Parallel processing divvies up a problem among the thousands of processors that comprise today’s supercomputers. Each processor solves its part of the problem and the answers are assembled into the full picture. Parallel computers produce results thousands of times faster than standard, single-processor computers, letting scientists tackle huge problems.
But solving enriched elements can overload some processors while ones calculating conventional elements – those located away from fractures and other unusual features – sit idle. The resulting inefficiencies can slow the calculations.
To balance the computational load, collaborator Erik Boman of Sandia will bring in Zoltan, a CSCAPES tool he helped develop. It will track processor loads and redistribute data on the fly to even out the work.
In the end, Waisman says, “You’re going to have an ice shelf full of networks of cracks, all propagating and interacting. When you model this problem you will have huge systems that need to be solved, so you would need to use algebraic multigrid methods and also solve it on parallel computers. Otherwise it would be almost impossible.”
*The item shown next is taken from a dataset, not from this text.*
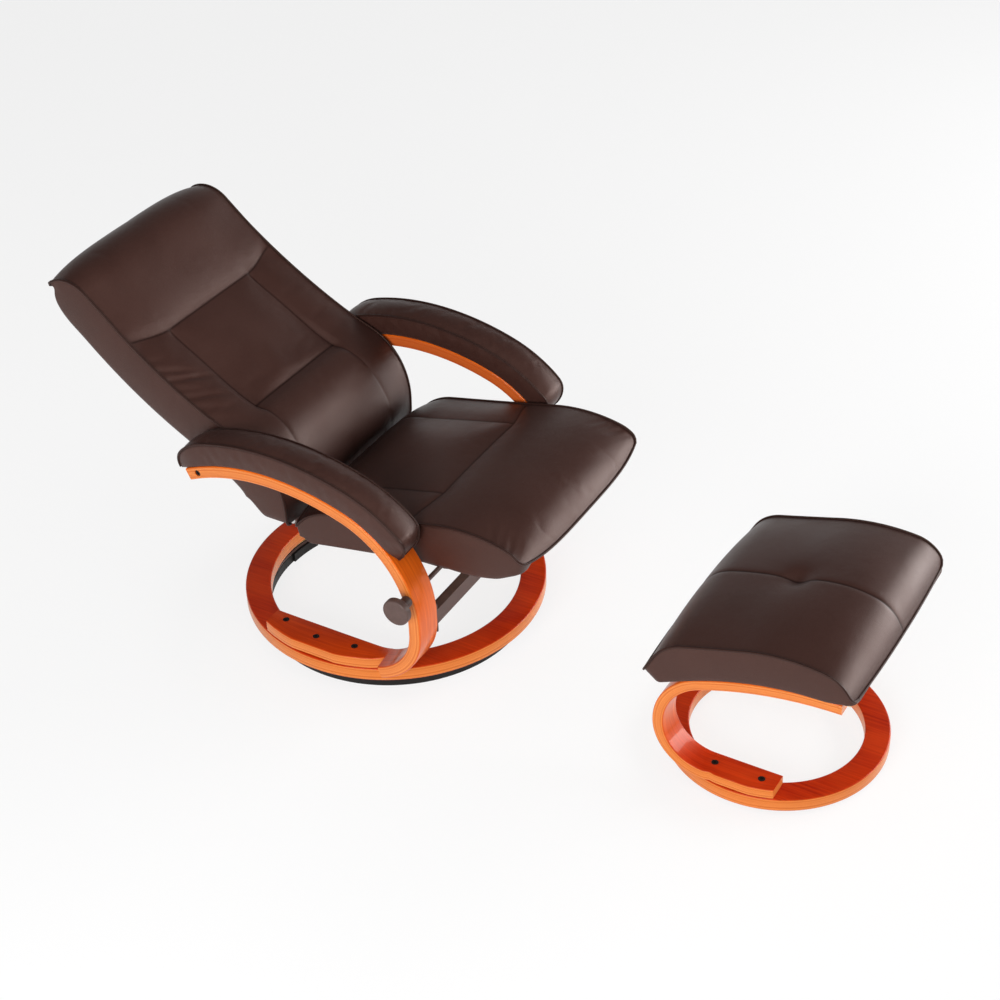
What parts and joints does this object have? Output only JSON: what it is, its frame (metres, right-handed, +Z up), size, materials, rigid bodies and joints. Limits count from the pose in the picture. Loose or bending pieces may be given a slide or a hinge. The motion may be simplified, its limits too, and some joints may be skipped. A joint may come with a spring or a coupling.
{
  "type": "reflexology chair",
  "caption": "Reclining relaxation chair on a swivel ring, bentwood arms with padded leather, a head roll, and a loose footstool on its own ring.",
  "frame": {"origin": "the swivel axis at the floor, on the underside of the chair's rubber floor strip", "axes": "+X towards the sitter's left, +Y to the rear of the chair, +Z up; the footstool stands at -Y"},
  "size_m": [0.7105, 1.8077, 0.7854],
  "materials": {
    "rubber": "matte",
    "black_steel": "satin black",
    "grey_steel": "satin dark grey",
    "bright_steel": "polished",
    "brass": "satin",
    "red_wood": "gloss lacquer, cherry red",
    "pale_wood": "raw plywood",
    "webbing": "woven elastic",
    "leather": "soft sheen, dark chocolate brown"
  },
  "bodies": {
    "floor_base": {"floor_strip": "rubber", "floor_ring": "black_steel", "ring_clip": "black_steel", "lower_race": "grey_steel", "bearing_balls": "bright_steel", "ball_cage": "brass"},
    "swivel_frame": {"upper_race": "grey_steel", "wooden_ring": "red_wood", "right_arm": "red_wood", "left_arm": "red_wood", "foot_bolts": "grey_steel", "foot_inserts": "brass", "right_arm_pad": "leather", "left_arm_pad": "leather", "stretcher": "grey_steel", "stretcher_screws": "black_steel", "cross_rod": "grey_steel", "rod_washers": "grey_steel", "rod_cap_nut": "grey_steel", "pivot_bolts": "grey_steel"},
    "back": {"back_side_rails": "pale_wood", "back_cross_rails": "pale_wood", "back_straps": "webbing", "back_cushion": "leather", "back_panel": "leather", "back_lugs": "grey_steel", "lug_screws": "black_steel", "pivot_spacers": "grey_steel", "pivot_inserts": "brass"},
    "seat": {"seat_board": "pale_wood", "seat_cushion": "leather", "seat_brackets": "grey_steel", "seat_tie": "grey_steel", "bracket_screws": "black_steel", "hinge_pins": "bright_steel"},
    "knob": {"clamp_knob": "grey_steel", "knob_insert": "brass"},
    "footstool": {"stool_ring": "red_wood", "stool_glides": "rubber", "stool_right_strip": "red_wood", "stool_left_strip": "red_wood", "stool_bolts": "grey_steel", "stool_inserts": "brass", "stool_board": "pale_wood", "stool_screws": "black_steel", "stool_cushion": "leather"}
  },
  "joints": [
    {"name": "swivel", "type": "hinge", "parent": "floor_base", "child": "swivel_frame", "pos_m": [0, 0, 0], "axis": [0, 0, 1], "continuous": true},
    {"name": "recline", "type": "hinge", "parent": "swivel_frame", "child": "back", "pos_m": [0, 0.24331, 0.45857], "axis": [1, 0, 0], "range_deg": [0, 25]},
    {"name": "seat_turn", "type": "hinge", "parent": "back", "child": "seat", "pos_m": [0, 0.11831, 0.29957], "axis": [1, 0, 0], "range_deg": [-27, 0]},
    {"name": "knob_turn", "type": "hinge", "parent": "swivel_frame", "child": "knob", "pos_m": [-0.35, -0.24862, 0.31191], "axis": [-1, 0, 0], "range_deg": [0, 360]},
    {"name": "footstool_shift", "type": "slide", "parent": "floor_base", "child": "footstool", "axis": [0, 1, 0], "range_m": [-0.3, 0.2]}
  ],
  "couplings": [
    {"joint": "seat_turn", "follows": "recline", "ratio": -1.08}
  ]
}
Eventually, Waisman and his colleagues hope to compare their data with satellite images of ice shelf disintegration to see how accurate their models are. And they’re already meeting with fellow ISICLES researcher Bill Lipscomb of Los Alamos National Laboratory to discuss coupling their code with ice sheet models. Lipscomb is helping develop the Community Ice Sheet Model, which will become part of a global model designed to assess climate change.
Integrating the codes will help eliminate the educated guesses climate researchers now must make about fracturing’s effects, Waisman says. “This is critical to get right, so if we can provide more physics-based fracture calving rates, I think this will be a big improvement.”